Repeat each line exactly as it is written.
____
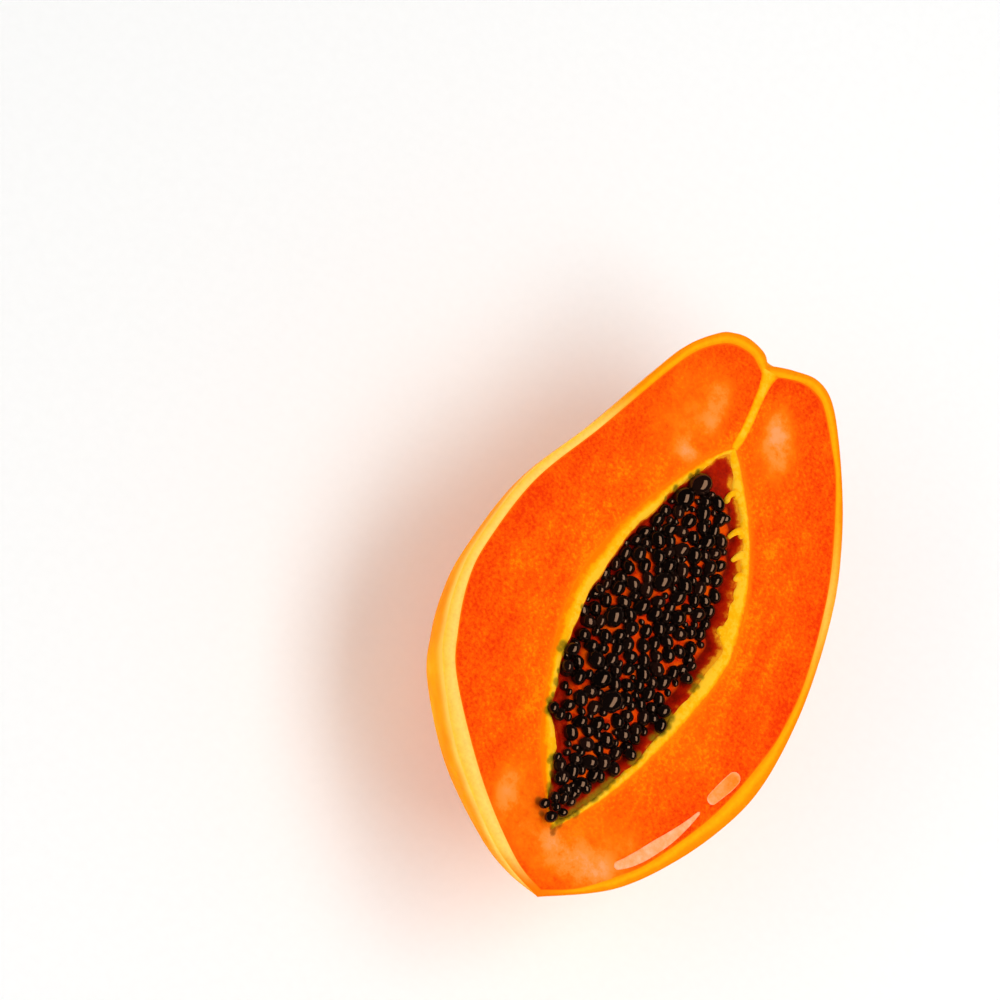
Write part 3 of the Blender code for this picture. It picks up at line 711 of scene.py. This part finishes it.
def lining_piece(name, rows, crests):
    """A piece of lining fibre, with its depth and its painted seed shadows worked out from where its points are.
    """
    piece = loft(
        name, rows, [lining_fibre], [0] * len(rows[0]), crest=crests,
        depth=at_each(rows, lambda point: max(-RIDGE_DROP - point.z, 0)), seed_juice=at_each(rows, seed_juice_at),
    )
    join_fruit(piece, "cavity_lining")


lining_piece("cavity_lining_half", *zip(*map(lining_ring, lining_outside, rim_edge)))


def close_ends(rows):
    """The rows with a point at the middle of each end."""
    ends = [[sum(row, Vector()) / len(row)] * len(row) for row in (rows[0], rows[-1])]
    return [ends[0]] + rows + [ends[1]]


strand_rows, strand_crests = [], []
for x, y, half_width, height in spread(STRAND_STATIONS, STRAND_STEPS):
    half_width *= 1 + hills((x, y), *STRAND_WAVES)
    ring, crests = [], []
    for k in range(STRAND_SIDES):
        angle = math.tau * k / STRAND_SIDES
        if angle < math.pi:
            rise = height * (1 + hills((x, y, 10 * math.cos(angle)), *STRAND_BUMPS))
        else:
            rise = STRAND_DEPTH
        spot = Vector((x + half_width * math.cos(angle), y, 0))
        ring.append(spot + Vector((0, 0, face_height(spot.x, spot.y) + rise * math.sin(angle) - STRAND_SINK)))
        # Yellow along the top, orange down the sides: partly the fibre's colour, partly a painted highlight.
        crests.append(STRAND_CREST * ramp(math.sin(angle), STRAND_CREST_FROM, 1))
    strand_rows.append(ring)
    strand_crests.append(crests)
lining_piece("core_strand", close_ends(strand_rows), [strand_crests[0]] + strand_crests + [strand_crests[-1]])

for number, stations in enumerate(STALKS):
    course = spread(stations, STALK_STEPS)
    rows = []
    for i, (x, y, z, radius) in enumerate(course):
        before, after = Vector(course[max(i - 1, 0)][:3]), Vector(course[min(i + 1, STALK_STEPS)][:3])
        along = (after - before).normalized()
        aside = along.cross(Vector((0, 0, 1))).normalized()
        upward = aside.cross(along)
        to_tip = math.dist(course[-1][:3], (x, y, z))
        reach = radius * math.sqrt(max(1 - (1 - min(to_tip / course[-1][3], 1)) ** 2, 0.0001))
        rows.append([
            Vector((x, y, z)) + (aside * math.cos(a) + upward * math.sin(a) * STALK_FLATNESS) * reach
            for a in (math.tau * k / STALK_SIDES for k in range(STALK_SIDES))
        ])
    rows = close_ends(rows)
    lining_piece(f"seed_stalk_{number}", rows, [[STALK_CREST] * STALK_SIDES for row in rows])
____
Completed task:
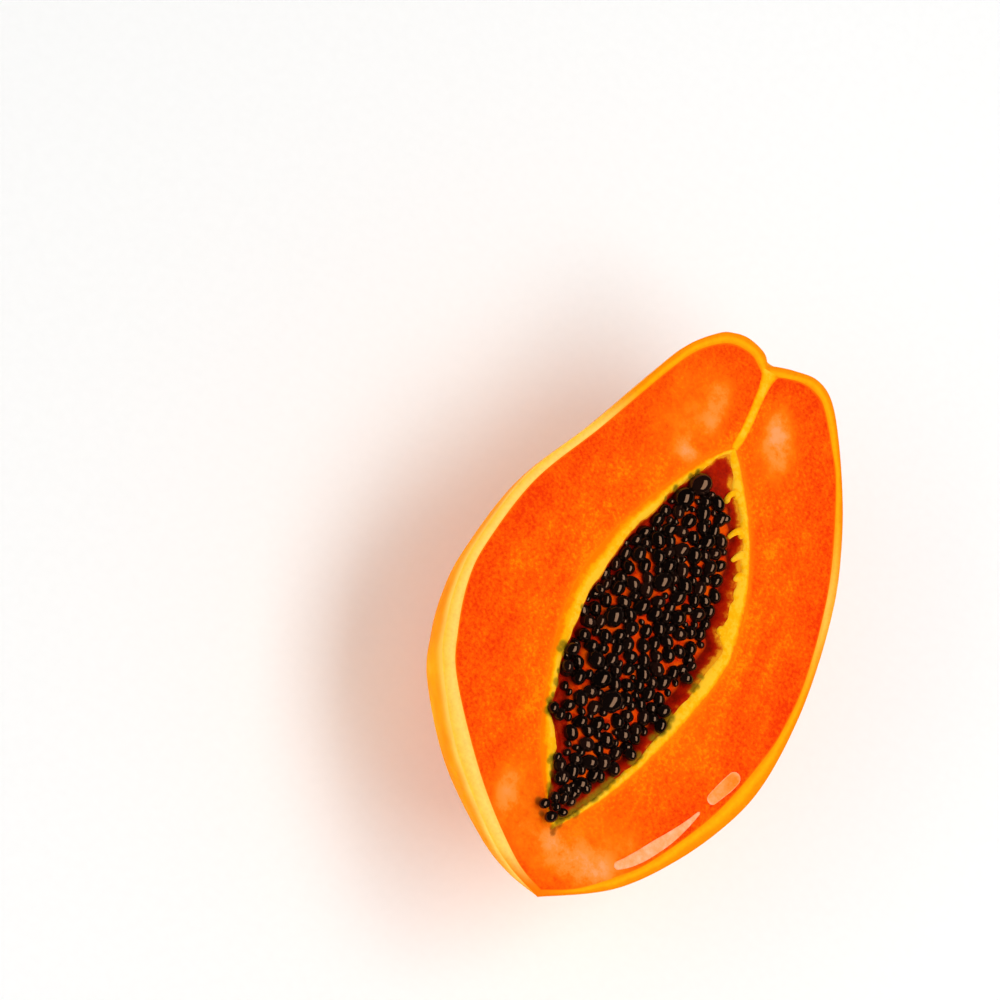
Write part 3 of the Blender code for this picture. It picks up at line 711 of scene.py. This part finishes it.
def lining_piece(name, rows, crests):
    """A piece of lining fibre, with its depth and its painted seed shadows worked out from where its points are.
    """
    piece = loft(
        name, rows, [lining_fibre], [0] * len(rows[0]), crest=crests,
        depth=at_each(rows, lambda point: max(-RIDGE_DROP - point.z, 0)), seed_juice=at_each(rows, seed_juice_at),
    )
    join_fruit(piece, "cavity_lining")


lining_piece("cavity_lining_half", *zip(*map(lining_ring, lining_outside, rim_edge)))


def close_ends(rows):
    """The rows with a point at the middle of each end."""
    ends = [[sum(row, Vector()) / len(row)] * len(row) for row in (rows[0], rows[-1])]
    return [ends[0]] + rows + [ends[1]]


strand_rows, strand_crests = [], []
for x, y, half_width, height in spread(STRAND_STATIONS, STRAND_STEPS):
    half_width *= 1 + hills((x, y), *STRAND_WAVES)
    ring, crests = [], []
    for k in range(STRAND_SIDES):
        angle = math.tau * k / STRAND_SIDES
        if angle < math.pi:
            rise = height * (1 + hills((x, y, 10 * math.cos(angle)), *STRAND_BUMPS))
        else:
            rise = STRAND_DEPTH
        spot = Vector((x + half_width * math.cos(angle), y, 0))
        ring.append(spot + Vector((0, 0, face_height(spot.x, spot.y) + rise * math.sin(angle) - STRAND_SINK)))
        # Yellow along the top, orange down the sides: partly the fibre's colour, partly a painted highlight.
        crests.append(STRAND_CREST * ramp(math.sin(angle), STRAND_CREST_FROM, 1))
    strand_rows.append(ring)
    strand_crests.append(crests)
lining_piece("core_strand", close_ends(strand_rows), [strand_crests[0]] + strand_crests + [strand_crests[-1]])

for number, stations in enumerate(STALKS):
    course = spread(stations, STALK_STEPS)
    rows = []
    for i, (x, y, z, radius) in enumerate(course):
        before, after = Vector(course[max(i - 1, 0)][:3]), Vector(course[min(i + 1, STALK_STEPS)][:3])
        along = (after - before).normalized()
        aside = along.cross(Vector((0, 0, 1))).normalized()
        upward = aside.cross(along)
        to_tip = math.dist(course[-1][:3], (x, y, z))
        reach = radius * math.sqrt(max(1 - (1 - min(to_tip / course[-1][3], 1)) ** 2, 0.0001))
        rows.append([
            Vector((x, y, z)) + (aside * math.cos(a) + upward * math.sin(a) * STALK_FLATNESS) * reach
            for a in (math.tau * k / STALK_SIDES for k in range(STALK_SIDES))
        ])
    rows = close_ends(rows)
    lining_piece(f"seed_stalk_{number}", rows, [[STALK_CREST] * STALK_SIDES for row in rows])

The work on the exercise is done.